Role of English courts in Foreign Proceedings

The oil and gas sector has seen a fair share of disputes owing to its international and multifaceted character.

Recent statistics from the International Centre for Settlement of Investment Disputes (‘ICSID’), indicate that in 2013 disputes in the Oil, Gas and Mining sector account for 25% of all newly registered cases.

Most of the disputes are complex, high value and involve numerous jurisdictions.

Many businesses operating in this sector routinely enter into contracts with entities domiciled or registered in numerous countries and are often subject to the jurisdiction of the local courts where particular projects are executed.

The reality may be that in the event of a dispute the local courts may not be fully equipped to deal with the dispute.

There are a myriad of reasons for this some of which may include local courts lacking a sophisticated legal environment in place to fully protect the interests of the parties to a dispute; difficulties in enforcing local judgments abroad; the inability to grant particular types of relief sought by the parties and so on.

By way of example, the UAE is a well established forum in which international cases are litigated. However, despite its good commercial reputation, courts do not have the arsenal of weapons available to them as those available to English courts. As such, UAE courts do not have the ability to make a worldwide freezing order or to engage a procedure to execute, for example, a UAE attachment order outside the UAE.

Similarly, French courts do not possess jurisdiction to grant a worldwide freezing order or, more importantly, a disclosure order. English courts do have the ability to make such orders.
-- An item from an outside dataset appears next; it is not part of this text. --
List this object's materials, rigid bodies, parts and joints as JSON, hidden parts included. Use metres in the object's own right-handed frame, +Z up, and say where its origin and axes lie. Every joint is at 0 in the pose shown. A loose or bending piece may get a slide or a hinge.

As a result, litigants may wish to consider seeking interim relief from an English court where a wide range of interim relief measures can be applied for even if the substantive proceedings are litigated elsewhere.

The ability to seek relief from an English court can be of critical importance in the oil and gas industry given the desirability (and availability) of obtaining worldwide freezing orders in aid of commercial disputes litigated in jurisdictions where such a relief is not available.